● Records provided
***
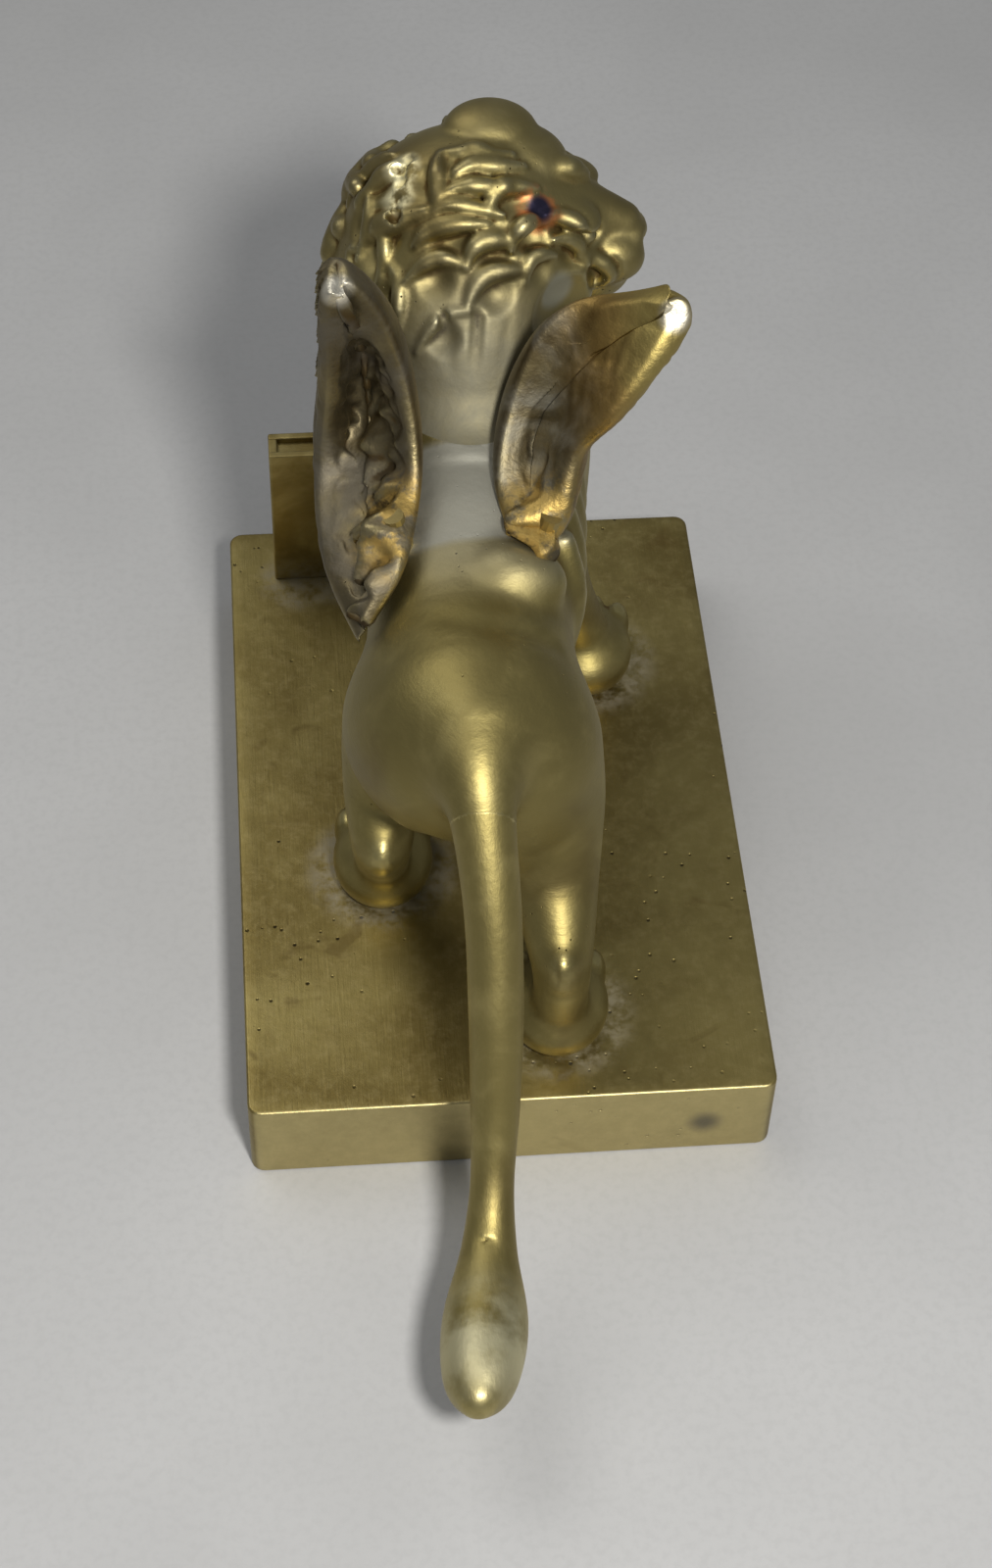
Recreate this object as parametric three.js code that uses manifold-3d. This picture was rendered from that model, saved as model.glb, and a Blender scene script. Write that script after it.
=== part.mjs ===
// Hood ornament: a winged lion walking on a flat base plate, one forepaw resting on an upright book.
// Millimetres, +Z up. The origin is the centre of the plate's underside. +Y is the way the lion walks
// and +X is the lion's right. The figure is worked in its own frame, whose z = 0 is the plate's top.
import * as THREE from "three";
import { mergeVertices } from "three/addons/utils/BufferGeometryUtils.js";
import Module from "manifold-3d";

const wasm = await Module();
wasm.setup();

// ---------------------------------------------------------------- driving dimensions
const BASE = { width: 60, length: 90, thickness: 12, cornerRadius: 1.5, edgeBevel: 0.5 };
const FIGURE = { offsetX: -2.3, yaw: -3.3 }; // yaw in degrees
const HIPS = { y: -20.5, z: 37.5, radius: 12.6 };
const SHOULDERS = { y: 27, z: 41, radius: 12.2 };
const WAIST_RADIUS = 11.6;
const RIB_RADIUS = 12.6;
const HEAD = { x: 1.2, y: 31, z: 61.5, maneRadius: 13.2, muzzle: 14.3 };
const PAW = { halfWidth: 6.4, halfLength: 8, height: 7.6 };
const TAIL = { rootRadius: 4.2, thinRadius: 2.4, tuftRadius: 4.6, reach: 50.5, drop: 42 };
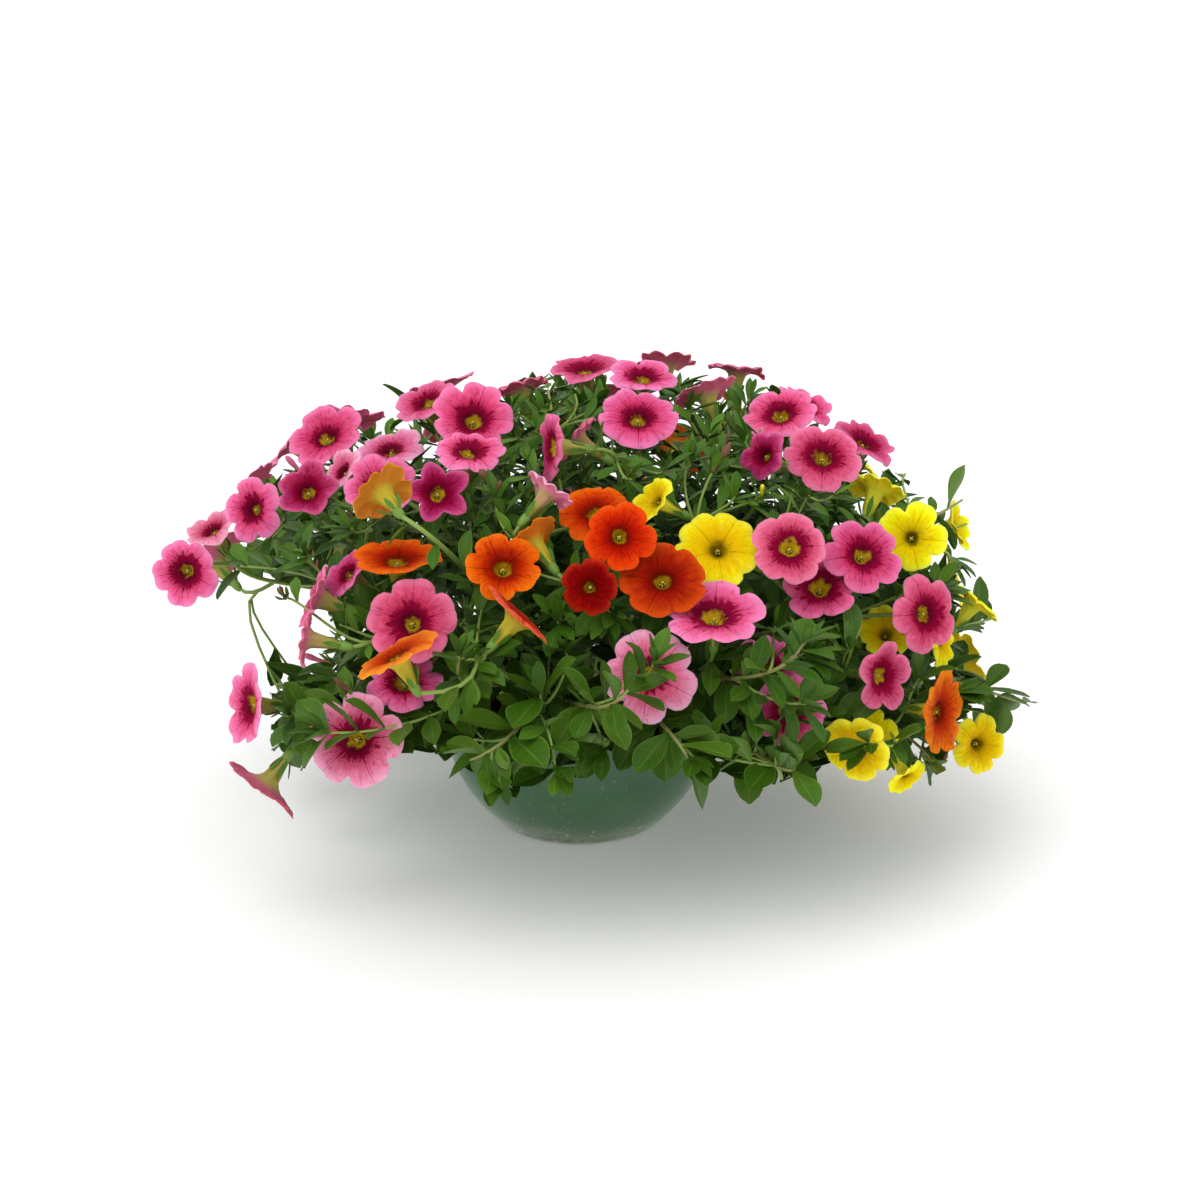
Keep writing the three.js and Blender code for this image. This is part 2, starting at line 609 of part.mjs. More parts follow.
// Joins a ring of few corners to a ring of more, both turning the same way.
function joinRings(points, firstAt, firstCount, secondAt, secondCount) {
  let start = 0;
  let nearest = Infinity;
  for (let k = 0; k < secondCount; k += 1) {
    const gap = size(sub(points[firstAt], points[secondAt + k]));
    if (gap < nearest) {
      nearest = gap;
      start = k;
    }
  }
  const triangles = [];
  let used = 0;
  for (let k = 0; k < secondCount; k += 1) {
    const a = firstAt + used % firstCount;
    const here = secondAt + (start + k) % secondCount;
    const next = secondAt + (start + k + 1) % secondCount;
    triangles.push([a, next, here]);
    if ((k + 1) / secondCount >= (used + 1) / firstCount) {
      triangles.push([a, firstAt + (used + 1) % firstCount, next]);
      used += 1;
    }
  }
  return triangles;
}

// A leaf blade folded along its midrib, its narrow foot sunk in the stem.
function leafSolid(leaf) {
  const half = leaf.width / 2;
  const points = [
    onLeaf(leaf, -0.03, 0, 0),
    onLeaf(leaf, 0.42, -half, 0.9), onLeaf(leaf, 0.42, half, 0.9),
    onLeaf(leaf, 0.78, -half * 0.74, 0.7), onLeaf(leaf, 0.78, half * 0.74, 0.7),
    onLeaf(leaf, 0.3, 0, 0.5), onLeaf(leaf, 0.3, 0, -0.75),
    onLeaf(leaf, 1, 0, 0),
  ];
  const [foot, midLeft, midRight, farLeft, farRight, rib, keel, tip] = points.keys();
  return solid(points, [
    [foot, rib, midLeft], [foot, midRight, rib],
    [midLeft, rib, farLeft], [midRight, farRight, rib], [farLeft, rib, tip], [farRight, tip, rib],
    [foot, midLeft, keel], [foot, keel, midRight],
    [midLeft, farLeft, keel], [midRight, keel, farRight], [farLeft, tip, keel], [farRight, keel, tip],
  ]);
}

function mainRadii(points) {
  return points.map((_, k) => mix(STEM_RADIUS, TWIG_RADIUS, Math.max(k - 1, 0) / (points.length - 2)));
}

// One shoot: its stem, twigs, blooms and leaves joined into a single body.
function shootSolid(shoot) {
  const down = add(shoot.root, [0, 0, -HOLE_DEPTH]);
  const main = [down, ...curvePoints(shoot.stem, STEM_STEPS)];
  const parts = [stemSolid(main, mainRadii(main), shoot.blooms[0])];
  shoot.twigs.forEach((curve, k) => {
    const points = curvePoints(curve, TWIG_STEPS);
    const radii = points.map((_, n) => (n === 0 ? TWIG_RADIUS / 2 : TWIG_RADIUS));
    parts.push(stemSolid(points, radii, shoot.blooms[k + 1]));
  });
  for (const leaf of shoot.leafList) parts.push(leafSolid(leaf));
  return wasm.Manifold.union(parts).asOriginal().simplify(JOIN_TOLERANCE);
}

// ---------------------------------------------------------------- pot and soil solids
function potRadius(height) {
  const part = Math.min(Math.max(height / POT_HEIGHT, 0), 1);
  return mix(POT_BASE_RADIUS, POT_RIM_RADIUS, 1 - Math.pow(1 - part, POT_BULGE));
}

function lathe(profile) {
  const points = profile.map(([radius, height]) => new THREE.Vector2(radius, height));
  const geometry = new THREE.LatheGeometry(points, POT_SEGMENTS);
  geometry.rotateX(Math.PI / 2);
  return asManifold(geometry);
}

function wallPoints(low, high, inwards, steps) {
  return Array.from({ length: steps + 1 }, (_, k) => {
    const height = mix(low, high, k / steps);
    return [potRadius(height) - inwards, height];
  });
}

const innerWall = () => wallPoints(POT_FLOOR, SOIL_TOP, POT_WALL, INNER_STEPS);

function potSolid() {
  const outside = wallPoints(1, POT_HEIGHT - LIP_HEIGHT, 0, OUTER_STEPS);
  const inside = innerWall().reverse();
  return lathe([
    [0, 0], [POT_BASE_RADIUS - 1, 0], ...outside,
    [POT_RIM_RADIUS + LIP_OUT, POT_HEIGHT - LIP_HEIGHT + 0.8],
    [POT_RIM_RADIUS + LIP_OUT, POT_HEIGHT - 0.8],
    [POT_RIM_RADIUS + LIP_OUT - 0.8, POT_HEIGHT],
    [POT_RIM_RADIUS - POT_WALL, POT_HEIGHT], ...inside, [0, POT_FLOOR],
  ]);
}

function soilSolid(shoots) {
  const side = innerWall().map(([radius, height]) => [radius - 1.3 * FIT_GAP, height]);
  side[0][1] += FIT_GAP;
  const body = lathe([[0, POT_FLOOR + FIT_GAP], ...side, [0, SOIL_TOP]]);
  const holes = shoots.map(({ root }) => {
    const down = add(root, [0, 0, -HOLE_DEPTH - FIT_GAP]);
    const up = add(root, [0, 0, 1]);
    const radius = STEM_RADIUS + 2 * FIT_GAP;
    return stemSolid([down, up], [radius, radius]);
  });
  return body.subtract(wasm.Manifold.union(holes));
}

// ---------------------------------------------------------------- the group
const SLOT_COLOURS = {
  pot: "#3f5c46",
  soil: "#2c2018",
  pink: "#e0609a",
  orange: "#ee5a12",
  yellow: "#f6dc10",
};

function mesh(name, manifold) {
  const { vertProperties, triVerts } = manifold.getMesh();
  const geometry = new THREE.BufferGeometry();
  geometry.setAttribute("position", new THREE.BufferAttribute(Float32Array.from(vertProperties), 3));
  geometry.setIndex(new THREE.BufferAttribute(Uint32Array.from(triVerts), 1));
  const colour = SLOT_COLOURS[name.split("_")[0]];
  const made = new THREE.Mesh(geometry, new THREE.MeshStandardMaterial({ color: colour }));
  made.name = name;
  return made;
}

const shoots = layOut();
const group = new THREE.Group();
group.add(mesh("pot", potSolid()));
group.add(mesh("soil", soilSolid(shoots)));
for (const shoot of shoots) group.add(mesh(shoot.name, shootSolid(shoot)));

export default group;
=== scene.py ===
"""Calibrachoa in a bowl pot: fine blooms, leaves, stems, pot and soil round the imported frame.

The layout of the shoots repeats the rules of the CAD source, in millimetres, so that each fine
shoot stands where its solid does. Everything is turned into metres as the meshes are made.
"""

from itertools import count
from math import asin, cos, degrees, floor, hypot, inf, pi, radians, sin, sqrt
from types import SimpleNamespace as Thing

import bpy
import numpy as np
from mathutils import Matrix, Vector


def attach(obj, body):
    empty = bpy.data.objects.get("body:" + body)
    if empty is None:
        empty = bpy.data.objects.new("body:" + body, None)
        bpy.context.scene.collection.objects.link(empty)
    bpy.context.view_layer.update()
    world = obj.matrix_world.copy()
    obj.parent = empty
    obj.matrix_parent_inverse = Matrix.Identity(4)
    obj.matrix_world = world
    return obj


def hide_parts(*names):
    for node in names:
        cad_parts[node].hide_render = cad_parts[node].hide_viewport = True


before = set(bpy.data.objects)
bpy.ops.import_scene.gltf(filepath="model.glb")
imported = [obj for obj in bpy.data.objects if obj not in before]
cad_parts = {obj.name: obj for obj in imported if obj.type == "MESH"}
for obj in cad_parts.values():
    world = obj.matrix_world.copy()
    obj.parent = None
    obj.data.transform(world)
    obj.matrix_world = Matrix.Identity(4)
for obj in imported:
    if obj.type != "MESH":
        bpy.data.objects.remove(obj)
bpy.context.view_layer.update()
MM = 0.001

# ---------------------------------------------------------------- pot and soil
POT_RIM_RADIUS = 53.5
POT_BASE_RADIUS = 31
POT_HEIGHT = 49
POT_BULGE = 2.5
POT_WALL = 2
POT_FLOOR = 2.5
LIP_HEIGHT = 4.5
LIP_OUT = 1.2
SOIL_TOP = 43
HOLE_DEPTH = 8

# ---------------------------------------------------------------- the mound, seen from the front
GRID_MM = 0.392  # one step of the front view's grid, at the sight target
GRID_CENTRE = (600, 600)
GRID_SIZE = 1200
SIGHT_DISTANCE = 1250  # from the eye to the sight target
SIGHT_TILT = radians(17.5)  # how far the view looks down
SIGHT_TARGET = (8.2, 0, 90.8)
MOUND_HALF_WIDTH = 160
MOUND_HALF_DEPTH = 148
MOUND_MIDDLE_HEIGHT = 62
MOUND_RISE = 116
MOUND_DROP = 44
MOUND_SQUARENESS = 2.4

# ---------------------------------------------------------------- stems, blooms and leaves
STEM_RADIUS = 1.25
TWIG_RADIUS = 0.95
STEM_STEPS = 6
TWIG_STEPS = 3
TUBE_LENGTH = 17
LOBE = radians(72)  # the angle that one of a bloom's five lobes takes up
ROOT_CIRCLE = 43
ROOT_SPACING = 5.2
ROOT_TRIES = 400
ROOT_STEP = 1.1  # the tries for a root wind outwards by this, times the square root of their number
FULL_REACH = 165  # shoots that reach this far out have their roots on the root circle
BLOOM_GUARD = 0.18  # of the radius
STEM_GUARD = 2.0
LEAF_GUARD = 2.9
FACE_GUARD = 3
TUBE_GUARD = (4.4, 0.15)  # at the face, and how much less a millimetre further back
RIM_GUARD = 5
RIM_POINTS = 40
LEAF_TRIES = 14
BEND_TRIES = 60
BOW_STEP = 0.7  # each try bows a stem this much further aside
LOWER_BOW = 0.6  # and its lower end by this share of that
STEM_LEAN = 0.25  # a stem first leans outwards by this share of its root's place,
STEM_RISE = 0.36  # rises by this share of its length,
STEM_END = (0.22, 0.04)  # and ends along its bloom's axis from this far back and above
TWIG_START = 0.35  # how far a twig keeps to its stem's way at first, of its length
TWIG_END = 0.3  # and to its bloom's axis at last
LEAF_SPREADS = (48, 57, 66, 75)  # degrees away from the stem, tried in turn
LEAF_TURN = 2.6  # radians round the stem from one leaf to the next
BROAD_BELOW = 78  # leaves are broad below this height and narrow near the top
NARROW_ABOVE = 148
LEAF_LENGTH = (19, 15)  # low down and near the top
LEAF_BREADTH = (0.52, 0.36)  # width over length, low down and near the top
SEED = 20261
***
● Directions
Please print the lines from the start of the records up to and including the line with "wasm.setup();", copying each one exactly and leaving out the rest.

● Problem solution
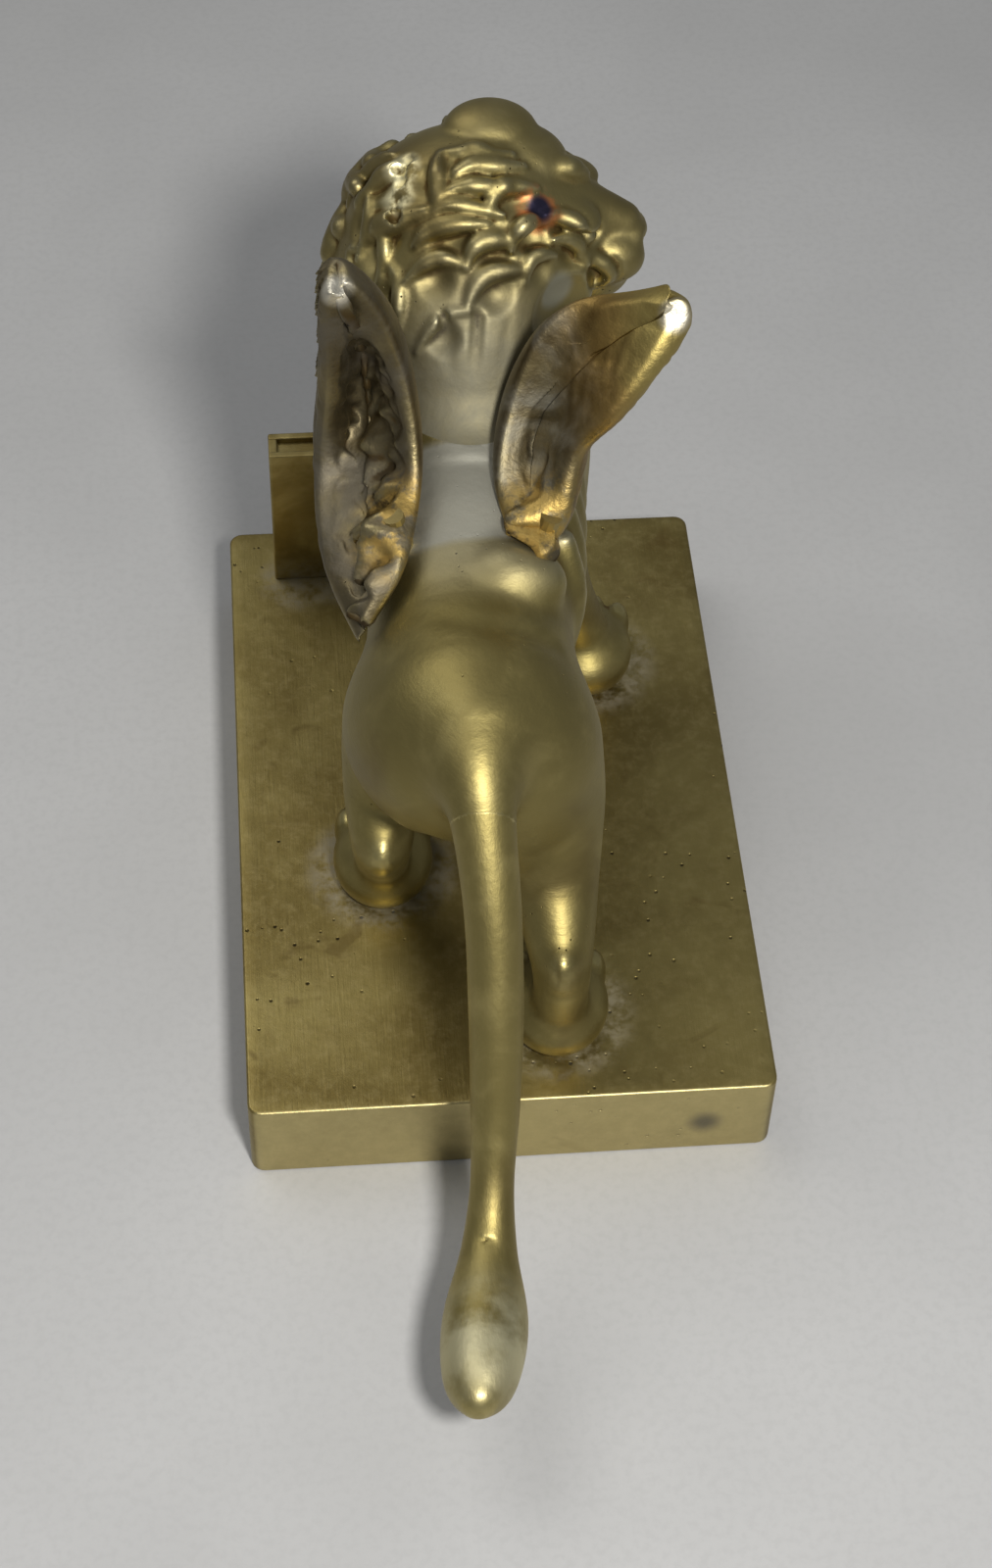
Recreate this object as parametric three.js code that uses manifold-3d. This picture was rendered from that model, saved as model.glb, and a Blender scene script. Write that script after it.
=== part.mjs ===
// Hood ornament: a winged lion walking on a flat base plate, one forepaw resting on an upright book.
// Millimetres, +Z up. The origin is the centre of the plate's underside. +Y is the way the lion walks
// and +X is the lion's right. The figure is worked in its own frame, whose z = 0 is the plate's top.
import * as THREE from "three";
import { mergeVertices } from "three/addons/utils/BufferGeometryUtils.js";
import Module from "manifold-3d";

const wasm = await Module();
wasm.setup();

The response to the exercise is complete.